Analysts argue that private financing alone cannot revive this project. They say that in order for the HSR to be commercially viable, private companies would need state support for land acquisition, subsidies for train tickets, and maintenance of the infrastructure.
Mr Goh stated that compulsory land acquisition on this scale requires federal and state government approvals and regulatory clearance. Based on its original plan, the rail track spans 335km across four states of Peninsular Malaysia, with the remaining 15km located in Singapore.
Without government funding and guarantees, the project costs would also surge due to higher interest rates for loans, said Ms Wong Muh Rong, managing director and founder of corporate advisory firm Astramina Advisory. Servicing a RM100 billion loan would cost the consortium RM6 billion to RM7 billion a year on commercial rates, but only RM2 billion to RM3 billion a year if it is government guaranteed, Ms Wong estimated. She added that it seems difficult for the private sector to make a decent return for such an investment.

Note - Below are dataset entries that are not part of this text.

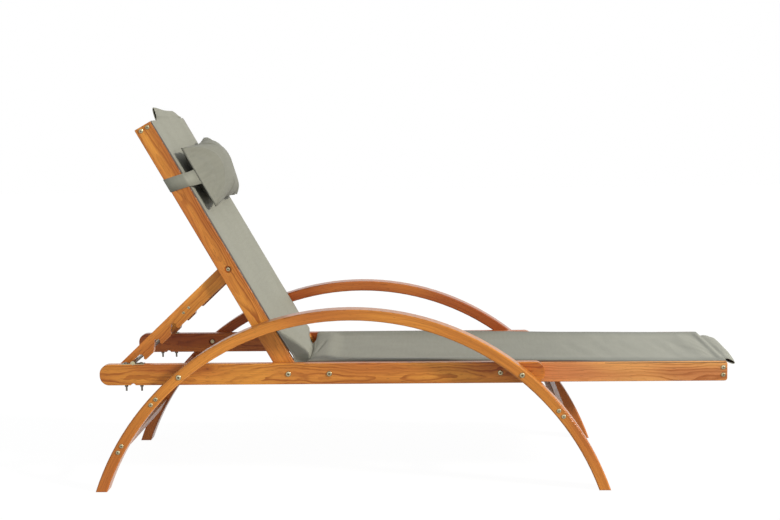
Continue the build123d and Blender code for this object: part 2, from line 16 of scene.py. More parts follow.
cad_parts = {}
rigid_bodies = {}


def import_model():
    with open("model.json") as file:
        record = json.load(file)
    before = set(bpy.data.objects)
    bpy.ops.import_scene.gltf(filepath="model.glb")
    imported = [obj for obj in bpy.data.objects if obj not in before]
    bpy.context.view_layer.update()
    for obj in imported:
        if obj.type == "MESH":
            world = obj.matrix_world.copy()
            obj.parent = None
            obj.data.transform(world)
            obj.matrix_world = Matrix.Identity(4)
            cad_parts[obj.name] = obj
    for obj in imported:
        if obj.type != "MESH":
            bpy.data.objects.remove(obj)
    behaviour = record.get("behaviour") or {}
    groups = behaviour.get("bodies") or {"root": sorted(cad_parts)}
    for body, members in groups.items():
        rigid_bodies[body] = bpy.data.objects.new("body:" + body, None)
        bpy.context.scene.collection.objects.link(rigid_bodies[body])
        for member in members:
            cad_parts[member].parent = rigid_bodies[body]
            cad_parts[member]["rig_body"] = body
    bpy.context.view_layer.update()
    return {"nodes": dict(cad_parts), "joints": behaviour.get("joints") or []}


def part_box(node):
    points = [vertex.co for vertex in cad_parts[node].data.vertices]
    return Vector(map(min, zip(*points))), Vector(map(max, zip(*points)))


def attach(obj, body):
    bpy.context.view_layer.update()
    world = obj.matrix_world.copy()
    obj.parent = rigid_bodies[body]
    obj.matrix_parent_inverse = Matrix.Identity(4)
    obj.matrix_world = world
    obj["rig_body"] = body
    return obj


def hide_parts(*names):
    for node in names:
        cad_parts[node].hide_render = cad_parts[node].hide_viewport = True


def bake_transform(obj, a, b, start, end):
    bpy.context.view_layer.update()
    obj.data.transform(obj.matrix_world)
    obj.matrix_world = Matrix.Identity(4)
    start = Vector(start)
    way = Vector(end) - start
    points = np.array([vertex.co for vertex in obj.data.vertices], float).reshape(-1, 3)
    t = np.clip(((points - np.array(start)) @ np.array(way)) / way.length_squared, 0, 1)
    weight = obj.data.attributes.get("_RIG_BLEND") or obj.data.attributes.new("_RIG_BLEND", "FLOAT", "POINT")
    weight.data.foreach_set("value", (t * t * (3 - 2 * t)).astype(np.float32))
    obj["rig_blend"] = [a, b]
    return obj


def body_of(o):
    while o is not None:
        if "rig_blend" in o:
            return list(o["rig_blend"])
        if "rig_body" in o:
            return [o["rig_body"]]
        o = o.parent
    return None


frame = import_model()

nodes = frame["nodes"]
joints = {joint["name"]: joint for joint in frame["joints"]}
hip = Vector(joints["backrest_recline"]["pos_m"])
up_the_back = Vector(joints["pillow_slide"]["axis"])
off_the_back = Vector((up_the_back.z, 0.0, -up_the_back.x))

# %% [markdown]
# ## Camera
# The view is the one that the photograph was taken from: 4.7 m from the lounger's middle line, about
# as high as its head end and turned down by six and a half degrees. The lens follows from the size.

# %% Camera
# yaw, pitch and roll in radians, place in metres, lens and sensor in millimetres
view_turn = (0.0381, 0.1139, -0.0142)
view_place = (0.0912, -4.6713, 1.2143)
FOCAL_LENGTH, SENSOR_WIDTH = 65.75, 36.0


def camera_axes(yaw, pitch, roll):
    """Right, up and forward of a camera that looks along +Y before it is turned."""
    level = Vector((math.cos(yaw), math.sin(yaw), 0))
    ahead = Vector((-math.sin(yaw) * math.cos(pitch), math.cos(yaw) * math.cos(pitch), -math.sin(pitch)))
    above = level.cross(ahead)
    right = math.cos(roll) * level + math.sin(roll) * above
    up = -math.sin(roll) * level + math.cos(roll) * above
    return right, up, ahead


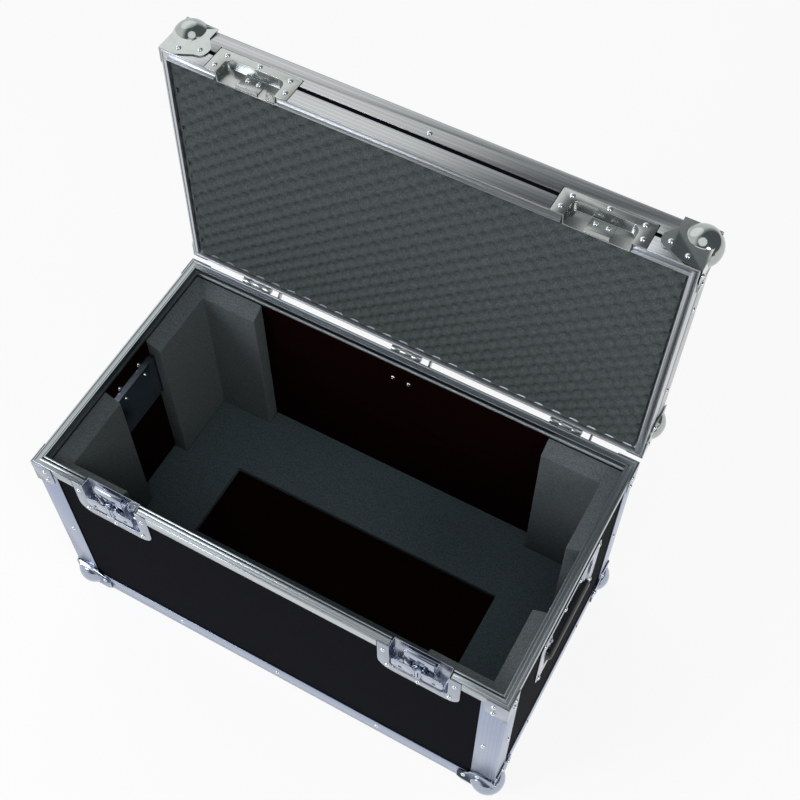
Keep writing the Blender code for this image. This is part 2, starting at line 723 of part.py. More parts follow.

It remains to be seen if the government can afford to help fund the HSR. In October 2023, the government passed the Public Finance and Fiscal Responsibility Act that limits the country’s debt level to 60 per cent of gross domestic product (GDP), and financial guarantees to 25 per cent of GDP. As at August 2023, total federal government debt stood at RM1.147 trillion, or 62 per cent of GDP, higher than this target.
Spending on the HSR will also affect the government’s future budgets, as allocations for priority sectors such as health and education could be trimmed, said economist Muhammed Abdul Khalid, a research fellow at the Institute of Malaysian and International Studies at Universiti Kebangsaan Malaysia. He said Malaysia’s annual debt repayment, expected to reach RM49.8 billion in 2024, makes up more than 55 per cent of its entire development spending, compared with 38 per cent two decades ago.
Dr Muhammed argued that Malaysia simply can’t afford a HSR. It would be fiscally irresponsible for the government to fund it, and the country will be passing the debt on to future generations to bear.